C’è altro che vorrebbe mettere sul nuovo tavolo costituente?
«In questa legislatura la legge urbanistica piemontese compirà 50 anni. In un momento di grandi trasformazioni per il nostro territorio e di sfide ambientali cruciali, quello è un altro strumento da attivare, aggiornandolo al tempo che passa».

Vaste programme. Però con la stessa mano che tende a Cirio ha firmato contro l’Autonomia differenziata, altro argomento di prospettiva su cui si sarebbe potuta trovare un’intesa.
«Certo, e lo rivendico. L’autonomia è il classico esempio di una riforma su cui non si è voluta trovare un’intesa. Il centrosinistra con Sergio Chiamparino aveva condiviso un elenco ragionevole di materie con il centrodestra su chiedere maggiori competenze.

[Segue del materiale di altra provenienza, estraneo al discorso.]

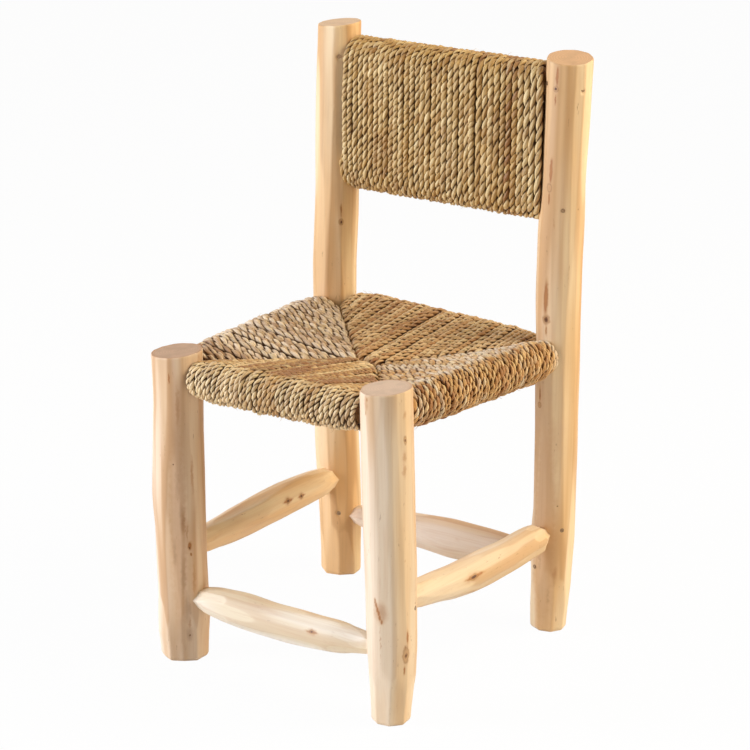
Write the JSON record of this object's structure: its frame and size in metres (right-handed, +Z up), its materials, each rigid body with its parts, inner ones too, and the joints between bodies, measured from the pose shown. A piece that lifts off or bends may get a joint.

Nella scorsa legislatura la Lega ha deciso di procedere a colpi di maggioranza, trasformandola in una propria battaglia identitaria. Oggi lo stesso sta capitando a Roma, dove la legge è divenuta oggetto di uno scambio, peraltro strabico nel merito, sul premierato. La responsabilità di costruire le condizioni del confronto, di ridare centralità al ruolo delle assemblee elettive parte prima di tutto dalla maggioranza».